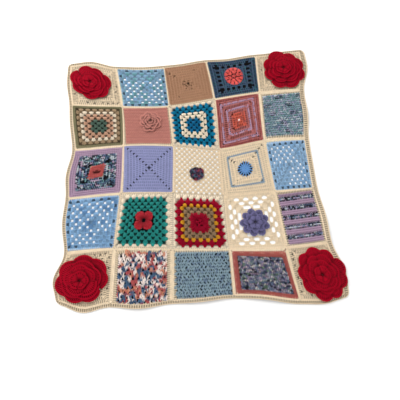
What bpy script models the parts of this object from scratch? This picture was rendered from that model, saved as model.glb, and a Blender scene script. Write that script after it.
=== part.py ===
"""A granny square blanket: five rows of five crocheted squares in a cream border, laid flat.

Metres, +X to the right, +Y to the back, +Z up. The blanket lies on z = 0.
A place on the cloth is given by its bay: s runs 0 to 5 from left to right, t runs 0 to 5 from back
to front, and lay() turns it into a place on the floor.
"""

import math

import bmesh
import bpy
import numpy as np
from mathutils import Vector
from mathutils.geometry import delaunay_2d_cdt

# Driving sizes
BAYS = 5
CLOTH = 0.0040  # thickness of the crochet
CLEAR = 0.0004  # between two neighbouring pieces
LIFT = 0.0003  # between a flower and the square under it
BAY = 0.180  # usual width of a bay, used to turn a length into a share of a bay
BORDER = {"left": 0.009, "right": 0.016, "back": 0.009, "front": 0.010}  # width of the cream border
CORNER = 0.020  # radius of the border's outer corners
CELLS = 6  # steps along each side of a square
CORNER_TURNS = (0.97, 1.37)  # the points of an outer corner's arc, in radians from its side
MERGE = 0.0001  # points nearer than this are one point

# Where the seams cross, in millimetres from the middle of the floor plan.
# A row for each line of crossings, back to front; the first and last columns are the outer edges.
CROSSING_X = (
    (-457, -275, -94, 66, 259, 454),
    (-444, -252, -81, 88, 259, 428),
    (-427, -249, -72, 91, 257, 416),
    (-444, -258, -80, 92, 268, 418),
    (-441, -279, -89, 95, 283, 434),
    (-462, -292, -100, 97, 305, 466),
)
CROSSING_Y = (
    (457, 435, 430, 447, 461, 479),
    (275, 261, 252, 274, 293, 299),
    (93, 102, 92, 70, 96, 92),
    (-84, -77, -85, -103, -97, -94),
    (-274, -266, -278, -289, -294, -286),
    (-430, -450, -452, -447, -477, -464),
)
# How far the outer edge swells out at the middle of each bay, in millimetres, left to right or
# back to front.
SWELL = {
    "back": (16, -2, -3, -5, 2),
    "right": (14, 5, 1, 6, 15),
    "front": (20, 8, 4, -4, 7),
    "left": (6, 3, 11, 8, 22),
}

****

EXERCISE DESCRIPTION >> Write out a verbatim copy of the data, beginning with its first line and ending with the line that contains "from mathutils.geometry import".

EXERCISE RESULT >>
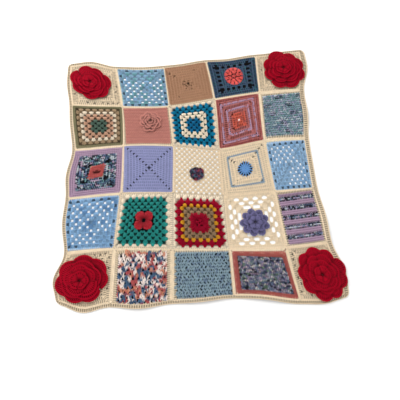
What bpy script models the parts of this object from scratch? This picture was rendered from that model, saved as model.glb, and a Blender scene script. Write that script after it.
=== part.py ===
"""A granny square blanket: five rows of five crocheted squares in a cream border, laid flat.

Metres, +X to the right, +Y to the back, +Z up. The blanket lies on z = 0.
A place on the cloth is given by its bay: s runs 0 to 5 from left to right, t runs 0 to 5 from back
to front, and lay() turns it into a place on the floor.
"""

import math

import bmesh
import bpy
import numpy as np
from mathutils import Vector
from mathutils.geometry import delaunay_2d_cdt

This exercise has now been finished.